Short problem
Repeat every record below exactly as it appears.

Records for this exercise
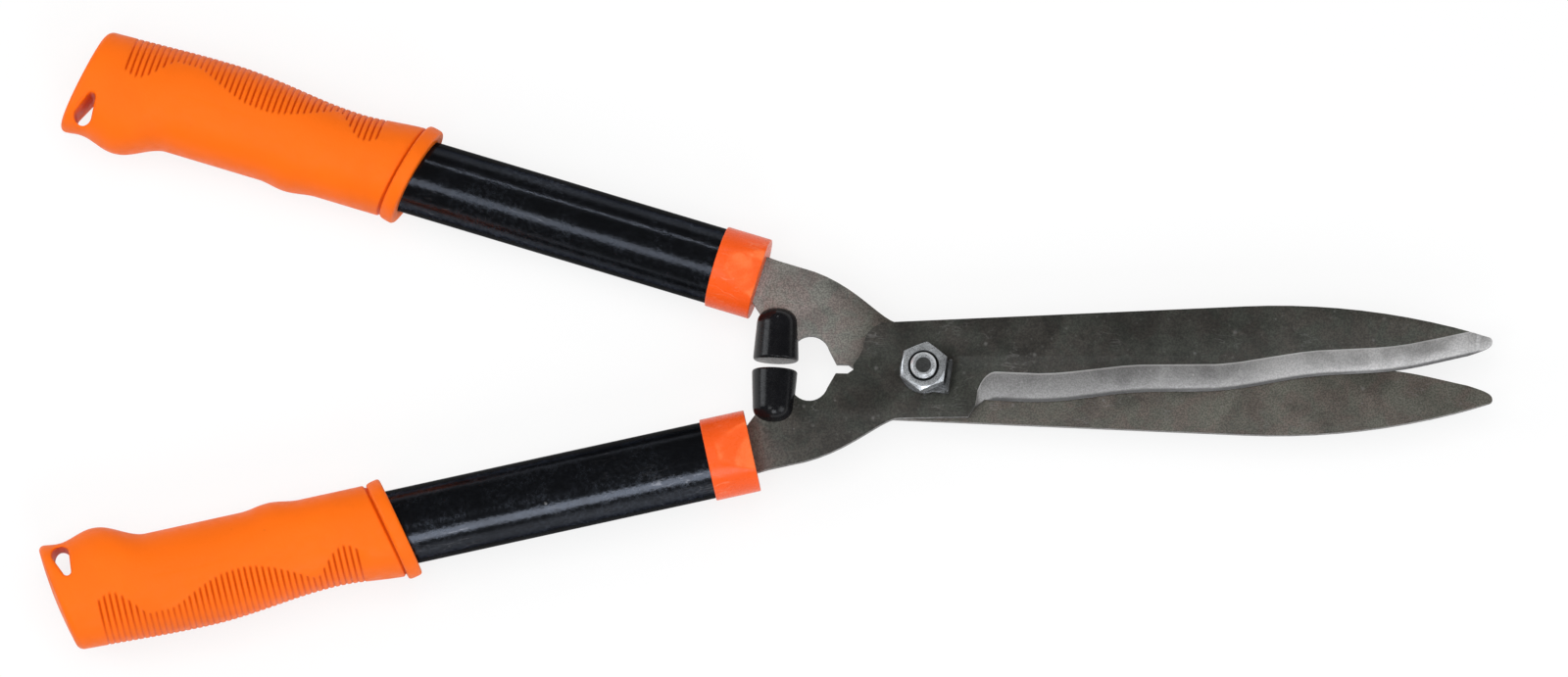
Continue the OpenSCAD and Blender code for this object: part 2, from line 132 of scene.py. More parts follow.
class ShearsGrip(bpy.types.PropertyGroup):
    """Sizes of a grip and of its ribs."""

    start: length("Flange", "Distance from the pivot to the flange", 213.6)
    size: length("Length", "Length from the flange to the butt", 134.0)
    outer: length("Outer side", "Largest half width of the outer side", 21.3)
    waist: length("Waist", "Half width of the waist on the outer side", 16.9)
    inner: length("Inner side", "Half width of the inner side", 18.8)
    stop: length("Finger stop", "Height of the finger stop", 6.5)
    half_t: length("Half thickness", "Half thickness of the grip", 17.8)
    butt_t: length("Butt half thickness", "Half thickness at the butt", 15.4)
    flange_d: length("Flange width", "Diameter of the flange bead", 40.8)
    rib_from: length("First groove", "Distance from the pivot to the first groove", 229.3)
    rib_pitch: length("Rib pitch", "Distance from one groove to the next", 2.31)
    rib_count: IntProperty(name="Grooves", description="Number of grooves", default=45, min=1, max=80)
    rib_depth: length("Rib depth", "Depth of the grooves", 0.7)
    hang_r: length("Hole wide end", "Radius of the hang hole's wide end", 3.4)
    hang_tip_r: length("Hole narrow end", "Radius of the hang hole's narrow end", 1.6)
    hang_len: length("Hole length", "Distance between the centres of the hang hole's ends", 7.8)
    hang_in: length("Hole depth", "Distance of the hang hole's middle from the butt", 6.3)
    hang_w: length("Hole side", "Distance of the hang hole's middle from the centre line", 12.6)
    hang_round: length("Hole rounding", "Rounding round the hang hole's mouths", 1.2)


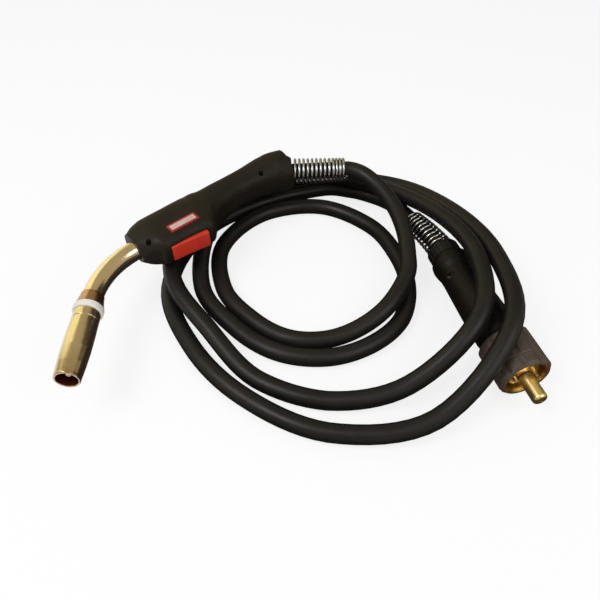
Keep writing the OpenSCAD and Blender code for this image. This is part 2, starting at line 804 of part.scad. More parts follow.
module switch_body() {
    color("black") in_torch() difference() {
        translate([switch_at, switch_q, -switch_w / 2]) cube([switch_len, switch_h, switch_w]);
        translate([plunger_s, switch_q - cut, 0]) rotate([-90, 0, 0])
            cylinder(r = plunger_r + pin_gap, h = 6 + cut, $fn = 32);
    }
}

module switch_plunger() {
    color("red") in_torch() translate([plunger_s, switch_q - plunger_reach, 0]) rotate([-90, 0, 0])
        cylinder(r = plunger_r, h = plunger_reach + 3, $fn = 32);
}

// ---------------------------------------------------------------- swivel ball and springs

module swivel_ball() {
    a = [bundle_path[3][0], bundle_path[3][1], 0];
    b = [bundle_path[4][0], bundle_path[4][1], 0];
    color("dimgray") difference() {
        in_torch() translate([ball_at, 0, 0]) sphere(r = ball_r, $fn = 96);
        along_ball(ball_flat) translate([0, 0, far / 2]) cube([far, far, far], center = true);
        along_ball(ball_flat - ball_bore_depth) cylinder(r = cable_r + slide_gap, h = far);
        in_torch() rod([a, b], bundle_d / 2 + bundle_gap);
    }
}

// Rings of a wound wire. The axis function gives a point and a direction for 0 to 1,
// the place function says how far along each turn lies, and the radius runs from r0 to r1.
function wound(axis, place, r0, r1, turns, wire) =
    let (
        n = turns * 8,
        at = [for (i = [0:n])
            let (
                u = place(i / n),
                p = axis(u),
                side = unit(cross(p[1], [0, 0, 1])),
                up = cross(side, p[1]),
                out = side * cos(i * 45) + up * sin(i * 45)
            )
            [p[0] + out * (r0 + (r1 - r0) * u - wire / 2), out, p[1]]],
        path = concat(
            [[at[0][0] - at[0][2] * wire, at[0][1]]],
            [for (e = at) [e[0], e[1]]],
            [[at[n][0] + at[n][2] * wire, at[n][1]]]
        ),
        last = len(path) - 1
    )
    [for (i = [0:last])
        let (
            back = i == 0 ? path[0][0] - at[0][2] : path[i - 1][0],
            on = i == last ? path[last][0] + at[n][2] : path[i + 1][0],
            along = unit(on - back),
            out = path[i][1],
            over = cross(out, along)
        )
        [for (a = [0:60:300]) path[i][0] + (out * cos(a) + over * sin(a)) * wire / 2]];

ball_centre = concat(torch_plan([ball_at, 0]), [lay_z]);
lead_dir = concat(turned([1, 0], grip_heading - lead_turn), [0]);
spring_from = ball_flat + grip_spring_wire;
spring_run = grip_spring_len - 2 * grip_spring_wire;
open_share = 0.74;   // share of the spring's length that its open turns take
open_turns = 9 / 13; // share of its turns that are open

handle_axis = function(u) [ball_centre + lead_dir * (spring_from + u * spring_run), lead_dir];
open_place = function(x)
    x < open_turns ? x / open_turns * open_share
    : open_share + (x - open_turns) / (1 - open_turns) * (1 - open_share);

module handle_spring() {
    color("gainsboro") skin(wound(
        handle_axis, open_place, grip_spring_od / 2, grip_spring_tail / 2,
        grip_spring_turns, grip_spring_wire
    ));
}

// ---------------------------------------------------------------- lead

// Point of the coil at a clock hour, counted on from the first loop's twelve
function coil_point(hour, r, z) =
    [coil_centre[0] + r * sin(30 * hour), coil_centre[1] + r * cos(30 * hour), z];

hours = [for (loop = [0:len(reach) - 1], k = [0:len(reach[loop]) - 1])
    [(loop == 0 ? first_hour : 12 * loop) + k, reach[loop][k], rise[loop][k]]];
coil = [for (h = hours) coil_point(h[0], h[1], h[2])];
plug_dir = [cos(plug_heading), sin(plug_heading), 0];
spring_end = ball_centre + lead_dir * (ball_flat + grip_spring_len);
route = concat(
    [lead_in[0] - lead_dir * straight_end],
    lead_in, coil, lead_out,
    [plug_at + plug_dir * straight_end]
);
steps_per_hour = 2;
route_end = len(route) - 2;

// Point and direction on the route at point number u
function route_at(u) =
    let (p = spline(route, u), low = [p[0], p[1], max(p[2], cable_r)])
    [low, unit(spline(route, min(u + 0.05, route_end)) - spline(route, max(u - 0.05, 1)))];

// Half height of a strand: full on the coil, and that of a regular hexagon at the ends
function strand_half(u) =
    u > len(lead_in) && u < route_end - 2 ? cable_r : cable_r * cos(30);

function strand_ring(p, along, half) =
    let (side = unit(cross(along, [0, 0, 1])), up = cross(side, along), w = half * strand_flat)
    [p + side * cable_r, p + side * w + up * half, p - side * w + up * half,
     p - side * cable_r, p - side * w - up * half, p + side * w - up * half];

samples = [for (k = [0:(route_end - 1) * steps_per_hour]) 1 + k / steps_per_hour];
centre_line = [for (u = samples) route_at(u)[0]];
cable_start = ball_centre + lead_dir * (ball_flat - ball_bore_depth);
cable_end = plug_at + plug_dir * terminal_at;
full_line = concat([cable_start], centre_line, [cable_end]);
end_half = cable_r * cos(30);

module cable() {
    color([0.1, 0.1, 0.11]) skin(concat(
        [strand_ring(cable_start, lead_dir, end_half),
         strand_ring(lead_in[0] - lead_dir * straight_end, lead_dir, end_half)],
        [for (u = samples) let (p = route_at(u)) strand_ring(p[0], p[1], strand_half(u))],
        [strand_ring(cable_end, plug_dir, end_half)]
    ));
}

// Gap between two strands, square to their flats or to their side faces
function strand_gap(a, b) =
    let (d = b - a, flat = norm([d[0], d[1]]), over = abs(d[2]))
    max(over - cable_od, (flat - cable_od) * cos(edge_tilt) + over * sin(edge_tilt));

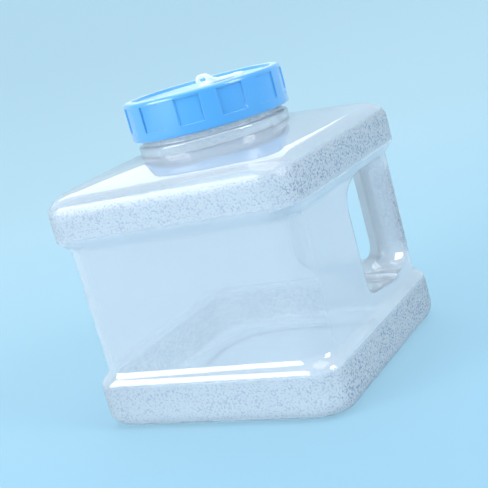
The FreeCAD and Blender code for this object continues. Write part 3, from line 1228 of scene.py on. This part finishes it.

Exercise response
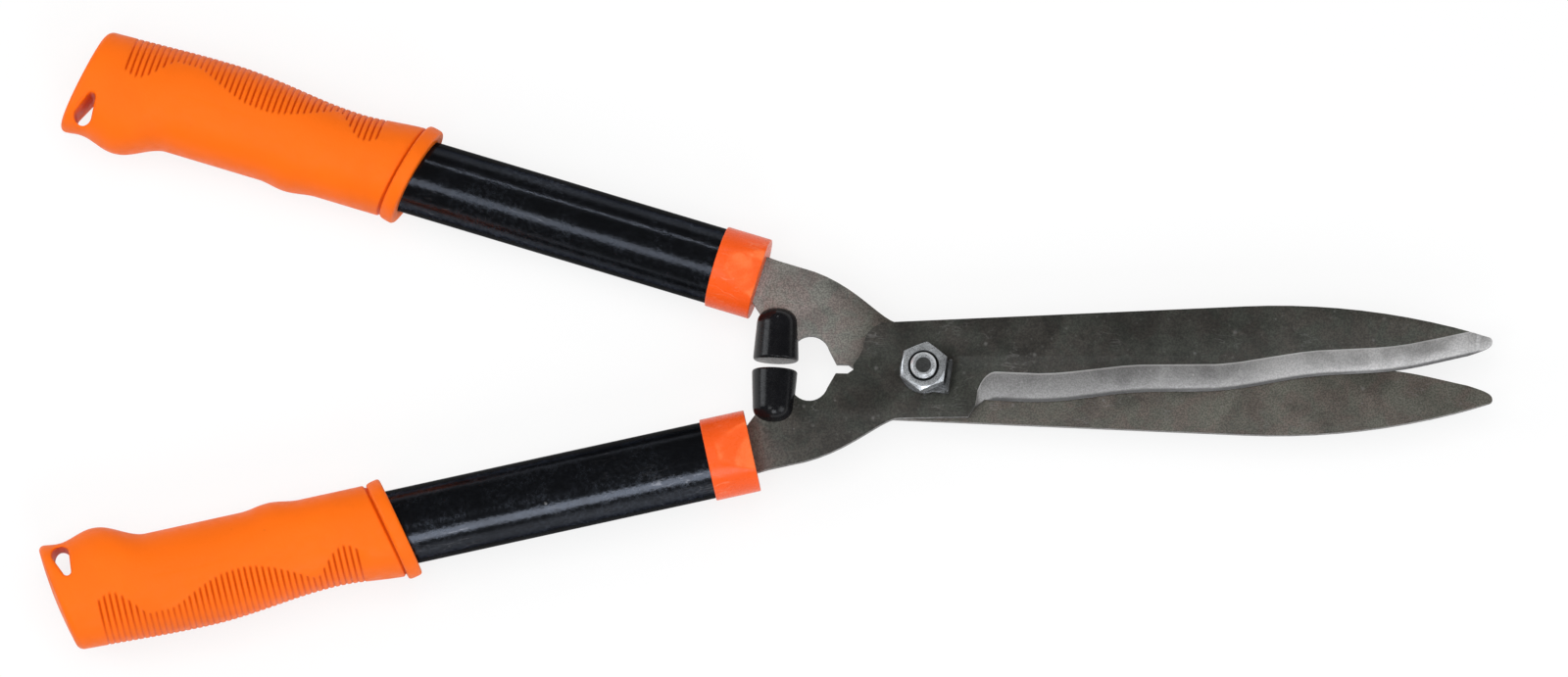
Continue the OpenSCAD and Blender code for this object: part 2, from line 132 of scene.py. More parts follow.
class ShearsGrip(bpy.types.PropertyGroup):
    """Sizes of a grip and of its ribs."""

    start: length("Flange", "Distance from the pivot to the flange", 213.6)
    size: length("Length", "Length from the flange to the butt", 134.0)
    outer: length("Outer side", "Largest half width of the outer side", 21.3)
    waist: length("Waist", "Half width of the waist on the outer side", 16.9)
    inner: length("Inner side", "Half width of the inner side", 18.8)
    stop: length("Finger stop", "Height of the finger stop", 6.5)
    half_t: length("Half thickness", "Half thickness of the grip", 17.8)
    butt_t: length("Butt half thickness", "Half thickness at the butt", 15.4)
    flange_d: length("Flange width", "Diameter of the flange bead", 40.8)
    rib_from: length("First groove", "Distance from the pivot to the first groove", 229.3)
    rib_pitch: length("Rib pitch", "Distance from one groove to the next", 2.31)
    rib_count: IntProperty(name="Grooves", description="Number of grooves", default=45, min=1, max=80)
    rib_depth: length("Rib depth", "Depth of the grooves", 0.7)
    hang_r: length("Hole wide end", "Radius of the hang hole's wide end", 3.4)
    hang_tip_r: length("Hole narrow end", "Radius of the hang hole's narrow end", 1.6)
    hang_len: length("Hole length", "Distance between the centres of the hang hole's ends", 7.8)
    hang_in: length("Hole depth", "Distance of the hang hole's middle from the butt", 6.3)
    hang_w: length("Hole side", "Distance of the hang hole's middle from the centre line", 12.6)
    hang_round: length("Hole rounding", "Rounding round the hang hole's mouths", 1.2)


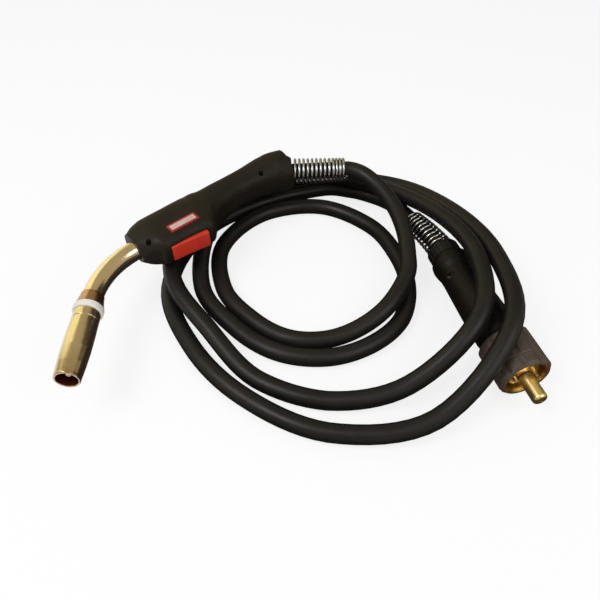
Keep writing the OpenSCAD and Blender code for this image. This is part 2, starting at line 804 of part.scad. More parts follow.
module switch_body() {
    color("black") in_torch() difference() {
        translate([switch_at, switch_q, -switch_w / 2]) cube([switch_len, switch_h, switch_w]);
        translate([plunger_s, switch_q - cut, 0]) rotate([-90, 0, 0])
            cylinder(r = plunger_r + pin_gap, h = 6 + cut, $fn = 32);
    }
}

module switch_plunger() {
    color("red") in_torch() translate([plunger_s, switch_q - plunger_reach, 0]) rotate([-90, 0, 0])
        cylinder(r = plunger_r, h = plunger_reach + 3, $fn = 32);
}

// ---------------------------------------------------------------- swivel ball and springs

module swivel_ball() {
    a = [bundle_path[3][0], bundle_path[3][1], 0];
    b = [bundle_path[4][0], bundle_path[4][1], 0];
    color("dimgray") difference() {
        in_torch() translate([ball_at, 0, 0]) sphere(r = ball_r, $fn = 96);
        along_ball(ball_flat) translate([0, 0, far / 2]) cube([far, far, far], center = true);
        along_ball(ball_flat - ball_bore_depth) cylinder(r = cable_r + slide_gap, h = far);
        in_torch() rod([a, b], bundle_d / 2 + bundle_gap);
    }
}

// Rings of a wound wire. The axis function gives a point and a direction for 0 to 1,
// the place function says how far along each turn lies, and the radius runs from r0 to r1.
function wound(axis, place, r0, r1, turns, wire) =
    let (
        n = turns * 8,
        at = [for (i = [0:n])
            let (
                u = place(i / n),
                p = axis(u),
                side = unit(cross(p[1], [0, 0, 1])),
                up = cross(side, p[1]),
                out = side * cos(i * 45) + up * sin(i * 45)
            )
            [p[0] + out * (r0 + (r1 - r0) * u - wire / 2), out, p[1]]],
        path = concat(
            [[at[0][0] - at[0][2] * wire, at[0][1]]],
            [for (e = at) [e[0], e[1]]],
            [[at[n][0] + at[n][2] * wire, at[n][1]]]
        ),
        last = len(path) - 1
    )
    [for (i = [0:last])
        let (
            back = i == 0 ? path[0][0] - at[0][2] : path[i - 1][0],
            on = i == last ? path[last][0] + at[n][2] : path[i + 1][0],
            along = unit(on - back),
            out = path[i][1],
            over = cross(out, along)
        )
        [for (a = [0:60:300]) path[i][0] + (out * cos(a) + over * sin(a)) * wire / 2]];

ball_centre = concat(torch_plan([ball_at, 0]), [lay_z]);
lead_dir = concat(turned([1, 0], grip_heading - lead_turn), [0]);
spring_from = ball_flat + grip_spring_wire;
spring_run = grip_spring_len - 2 * grip_spring_wire;
open_share = 0.74;   // share of the spring's length that its open turns take
open_turns = 9 / 13; // share of its turns that are open

handle_axis = function(u) [ball_centre + lead_dir * (spring_from + u * spring_run), lead_dir];
open_place = function(x)
    x < open_turns ? x / open_turns * open_share
    : open_share + (x - open_turns) / (1 - open_turns) * (1 - open_share);

module handle_spring() {
    color("gainsboro") skin(wound(
        handle_axis, open_place, grip_spring_od / 2, grip_spring_tail / 2,
        grip_spring_turns, grip_spring_wire
    ));
}

// ---------------------------------------------------------------- lead

// Point of the coil at a clock hour, counted on from the first loop's twelve
function coil_point(hour, r, z) =
    [coil_centre[0] + r * sin(30 * hour), coil_centre[1] + r * cos(30 * hour), z];

hours = [for (loop = [0:len(reach) - 1], k = [0:len(reach[loop]) - 1])
    [(loop == 0 ? first_hour : 12 * loop) + k, reach[loop][k], rise[loop][k]]];
coil = [for (h = hours) coil_point(h[0], h[1], h[2])];
plug_dir = [cos(plug_heading), sin(plug_heading), 0];
spring_end = ball_centre + lead_dir * (ball_flat + grip_spring_len);
route = concat(
    [lead_in[0] - lead_dir * straight_end],
    lead_in, coil, lead_out,
    [plug_at + plug_dir * straight_end]
);
steps_per_hour = 2;
route_end = len(route) - 2;

// Point and direction on the route at point number u
function route_at(u) =
    let (p = spline(route, u), low = [p[0], p[1], max(p[2], cable_r)])
    [low, unit(spline(route, min(u + 0.05, route_end)) - spline(route, max(u - 0.05, 1)))];

// Half height of a strand: full on the coil, and that of a regular hexagon at the ends
function strand_half(u) =
    u > len(lead_in) && u < route_end - 2 ? cable_r : cable_r * cos(30);

function strand_ring(p, along, half) =
    let (side = unit(cross(along, [0, 0, 1])), up = cross(side, along), w = half * strand_flat)
    [p + side * cable_r, p + side * w + up * half, p - side * w + up * half,
     p - side * cable_r, p - side * w - up * half, p + side * w - up * half];

samples = [for (k = [0:(route_end - 1) * steps_per_hour]) 1 + k / steps_per_hour];
centre_line = [for (u = samples) route_at(u)[0]];
cable_start = ball_centre + lead_dir * (ball_flat - ball_bore_depth);
cable_end = plug_at + plug_dir * terminal_at;
full_line = concat([cable_start], centre_line, [cable_end]);
end_half = cable_r * cos(30);

module cable() {
    color([0.1, 0.1, 0.11]) skin(concat(
        [strand_ring(cable_start, lead_dir, end_half),
         strand_ring(lead_in[0] - lead_dir * straight_end, lead_dir, end_half)],
        [for (u = samples) let (p = route_at(u)) strand_ring(p[0], p[1], strand_half(u))],
        [strand_ring(cable_end, plug_dir, end_half)]
    ));
}

// Gap between two strands, square to their flats or to their side faces
function strand_gap(a, b) =
    let (d = b - a, flat = norm([d[0], d[1]]), over = abs(d[2]))
    max(over - cable_od, (flat - cable_od) * cos(edge_tilt) + over * sin(edge_tilt));

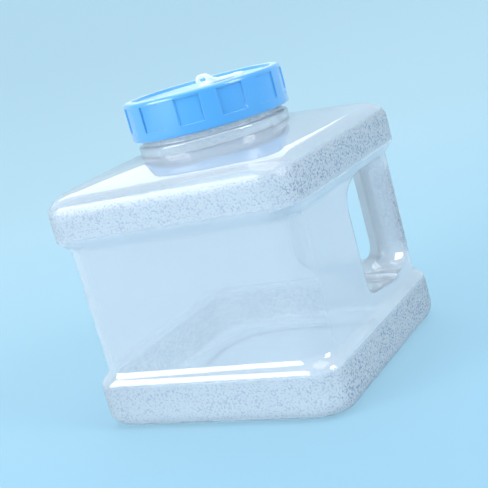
The FreeCAD and Blender code for this object continues. Write part 3, from line 1228 of scene.py on. This part finishes it.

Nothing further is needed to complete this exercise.